**Material provided**:
#####

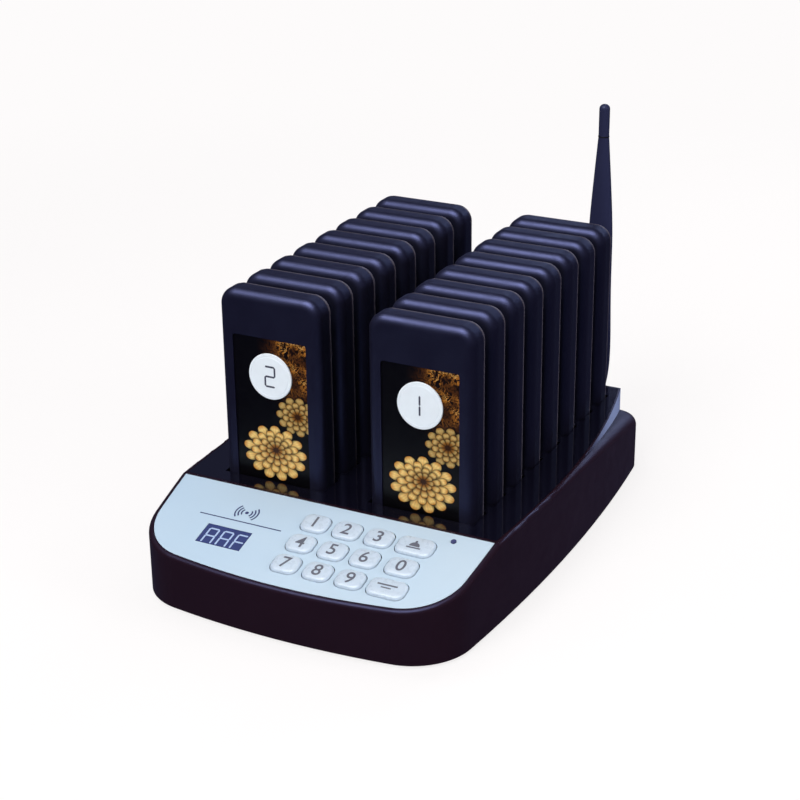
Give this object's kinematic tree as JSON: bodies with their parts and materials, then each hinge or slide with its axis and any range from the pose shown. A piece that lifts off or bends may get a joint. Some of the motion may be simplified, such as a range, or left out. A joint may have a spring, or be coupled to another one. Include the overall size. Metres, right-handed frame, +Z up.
{
  "type": "guest pager system",
  "caption": "Countertop guest paging base with sloped keypad, small display and paddle antenna, holding removable slab pagers upright in a charging deck.",
  "frame": {"origin": "on the table, under the middle of the footprint of base and antenna", "axes": "+X to the right as seen by the operator at the keypad, +Y to the back, from the keypad towards the antenna, +Z up"},
  "size_m": [0.174, 0.2728, 0.1895],
  "materials": {
    "floor_plastic": "matt black",
    "foot_rubber": "matt",
    "housing_plastic": "satin black",
    "deck_plastic": "polished black",
    "contact_metal": "plated",
    "circuit_board": "green solder mask",
    "panel_label": "satin pale silver blue",
    "display_lens": "tinted slate blue",
    "module_plastic": "matt",
    "light_plastic": "clear",
    "screw_steel": "plain",
    "inlet_plastic": "matt",
    "socket_metal": "plated",
    "antenna_plastic": "satin",
    "key_plastic": "satin off-white",
    "pager_gloss": "polished black",
    "pager_satin": "satin black"
  },
  "bodies": {
    "base": {"lower_housing": "floor_plastic", "rubber_feet": "foot_rubber", "upper_housing": "housing_plastic", "charging_deck": "deck_plastic", "charging_contacts": "contact_metal", "main_board": "circuit_board", "keypad_overlay": "panel_label", "display_window": "display_lens", "display_module": "module_plastic", "status_light": "light_plastic", "keypad_board": "circuit_board", "case_screws": "screw_steel", "power_inlet": "inlet_plastic", "antenna_socket": "socket_metal"},
    "key_1": {"key_1": "key_plastic"},
    "key_2": {"key_2": "key_plastic"},
    "key_3": {"key_3": "key_plastic"},
    "key_call": {"key_call": "key_plastic"},
    "key_4": {"key_4": "key_plastic"},
    "key_5": {"key_5": "key_plastic"},
    "key_6": {"key_6": "key_plastic"},
    "key_0": {"key_0": "key_plastic"},
    "key_7": {"key_7": "key_plastic"},
    "key_8": {"key_8": "key_plastic"},
    "key_9": {"key_9": "key_plastic"},
    "key_function": {"key_function": "key_plastic"},
    "pager_01": {"pager_01_front_cover": "pager_gloss", "pager_01_rear_shell": "pager_satin"},
    "pager_02": {"pager_02_front_cover": "pager_gloss", "pager_02_rear_shell": "pager_satin"},
    "pager_03": {"pager_03_front_cover": "pager_gloss", "pager_03_rear_shell": "pager_satin"},
    "pager_04": {"pager_04_front_cover": "pager_gloss", "pager_04_rear_shell": "pager_satin"},
    "pager_05": {"pager_05_front_cover": "pager_gloss", "pager_05_rear_shell": "pager_satin"},
    "pager_06": {"pager_06_front_cover": "pager_gloss", "pager_06_rear_shell": "pager_satin"},
    "pager_07": {"pager_07_front_cover": "pager_gloss", "pager_07_rear_shell": "pager_satin"},
    "pager_08": {"pager_08_front_cover": "pager_gloss", "pager_08_rear_shell": "pager_satin"},
    "pager_09": {"pager_09_front_cover": "pager_gloss", "pager_09_rear_shell": "pager_satin"},
    "pager_10": {"pager_10_front_cover": "pager_gloss", "pager_10_rear_shell": "pager_satin"},
    "pager_11": {"pager_11_front_cover": "pager_gloss", "pager_11_rear_shell": "pager_satin"},
    "pager_12": {"pager_12_front_cover": "pager_gloss", "pager_12_rear_shell": "pager_satin"},
    "pager_13": {"pager_13_front_cover": "pager_gloss", "pager_13_rear_shell": "pager_satin"},
    "pager_14": {"pager_14_front_cover": "pager_gloss", "pager_14_rear_shell": "pager_satin"},
    "pager_15": {"pager_15_front_cover": "pager_gloss", "pager_15_rear_shell": "pager_satin"},
    "pager_16": {"pager_16_front_cover": "pager_gloss", "pager_16_rear_shell": "pager_satin"},
    "antenna_knuckle": {"antenna_knuckle": "antenna_plastic"},
    "antenna_whip": {"antenna_whip": "antenna_plastic"}
  },
  "joints": [
    {"name": "key_1_press", "type": "slide", "parent": "base", "child": "key_1", "axis": [0, 0.2639, -0.9646], "range_m": [0, 0.0006], "stiffness_N_per_m": 600},
    {"name": "key_2_press", "type": "slide", "parent": "base", "child": "key_2", "axis": [0, 0.2639, -0.9646], "range_m": [0, 0.0006], "stiffness_N_per_m": 600},
    {"name": "key_3_press", "type": "slide", "parent": "base", "child": "key_3", "axis": [0, 0.2639, -0.9646], "range_m": [0, 0.0006], "stiffness_N_per_m": 600},
    {"name": "key_call_press", "type": "slide", "parent": "base", "child": "key_call", "axis": [0, 0.2639, -0.9646], "range_m": [0, 0.0006], "stiffness_N_per_m": 600},
    {"name": "key_4_press", "type": "slide", "parent": "base", "child": "key_4", "axis": [0, 0.2639, -0.9646], "range_m": [0, 0.0006], "stiffness_N_per_m": 600},
    {"name": "key_5_press", "type": "slide", "parent": "base", "child": "key_5", "axis": [0, 0.2639, -0.9646], "range_m": [0, 0.0006], "stiffness_N_per_m": 600},
    {"name": "key_6_press", "type": "slide", "parent": "base", "child": "key_6", "axis": [0, 0.2639, -0.9646], "range_m": [0, 0.0006], "stiffness_N_per_m": 600},
    {"name": "key_0_press", "type": "slide", "parent": "base", "child": "key_0", "axis": [0, 0.2639, -0.9646], "range_m": [0, 0.0006], "stiffness_N_per_m": 600},
    {"name": "key_7_press", "type": "slide", "parent": "base", "child": "key_7", "axis": [0, 0.2639, -0.9646], "range_m": [0, 0.0006], "stiffness_N_per_m": 600},
    {"name": "key_8_press", "type": "slide", "parent": "base", "child": "key_8", "axis": [0, 0.2639, -0.9646], "range_m": [0, 0.0006], "stiffness_N_per_m": 600},
    {"name": "key_9_press", "type": "slide", "parent": "base", "child": "key_9", "axis": [0, 0.2639, -0.9646], "range_m": [0, 0.0006], "stiffness_N_per_m": 600},
    {"name": "key_function_press", "type": "slide", "parent": "base", "child": "key_function", "axis": [0, 0.2639, -0.9646], "range_m": [0, 0.0006], "stiffness_N_per_m": 600},
    {"name": "pager_01_lift", "type": "slide", "parent": "base", "child": "pager_01", "axis": [0, 0, 1], "range_m": [0, 0.12]},
    {"name": "pager_02_lift", "type": "slide", "parent": "base", "child": "pager_02", "axis": [0, 0, 1], "range_m": [0, 0.12]},
    {"name": "pager_03_lift", "type": "slide", "parent": "base", "child": "pager_03", "axis": [0, 0, 1], "range_m": [0, 0.12]},
    {"name": "pager_04_lift", "type": "slide", "parent": "base", "child": "pager_04", "axis": [0, 0, 1], "range_m": [0, 0.12]},
    {"name": "pager_05_lift", "type": "slide", "parent": "base", "child": "pager_05", "axis": [0, 0, 1], "range_m": [0, 0.12]},
    {"name": "pager_06_lift", "type": "slide", "parent": "base", "child": "pager_06", "axis": [0, 0, 1], "range_m": [0, 0.12]},
    {"name": "pager_07_lift", "type": "slide", "parent": "base", "child": "pager_07", "axis": [0, 0, 1], "range_m": [0, 0.12]},
    {"name": "pager_08_lift", "type": "slide", "parent": "base", "child": "pager_08", "axis": [0, 0, 1], "range_m": [0, 0.12]},
    {"name": "pager_09_lift", "type": "slide", "parent": "base", "child": "pager_09", "axis": [0, 0, 1], "range_m": [0, 0.12]},
    {"name": "pager_10_lift", "type": "slide", "parent": "base", "child": "pager_10", "axis": [0, 0, 1], "range_m": [0, 0.12]},
    {"name": "pager_11_lift", "type": "slide", "parent": "base", "child": "pager_11", "axis": [0, 0, 1], "range_m": [0, 0.12]},
    {"name": "pager_12_lift", "type": "slide", "parent": "base", "child": "pager_12", "axis": [0, 0, 1], "range_m": [0, 0.12]},
    {"name": "pager_13_lift", "type": "slide", "parent": "base", "child": "pager_13", "axis": [0, 0, 1], "range_m": [0, 0.12]},
    {"name": "pager_14_lift", "type": "slide", "parent": "base", "child": "pager_14", "axis": [0, 0, 1], "range_m": [0, 0.12]},
    {"name": "pager_15_lift", "type": "slide", "parent": "base", "child": "pager_15", "axis": [0, 0, 1], "range_m": [0, 0.12]},
    {"name": "pager_16_lift", "type": "slide", "parent": "base", "child": "pager_16", "axis": [0, 0, 1], "range_m": [0, 0.12]},
    {"name": "antenna_swivel", "type": "hinge", "parent": "base", "child": "antenna_knuckle", "pos_m": [0.0463, 0.1316, 0.0145], "axis": [0, 1, 0], "range_deg": [-90, 90]},
    {"name": "antenna_tilt", "type": "hinge", "parent": "antenna_knuckle", "child": "antenna_whip", "pos_m": [0.0463, 0.1316, 0.0145], "axis": [-1, 0, 0], "range_deg": [0, 90]}
  ]
}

#####

**Challenge**: Lines of the listing that contain the word "materials" are to be counted; report only their number.

**The output**: 2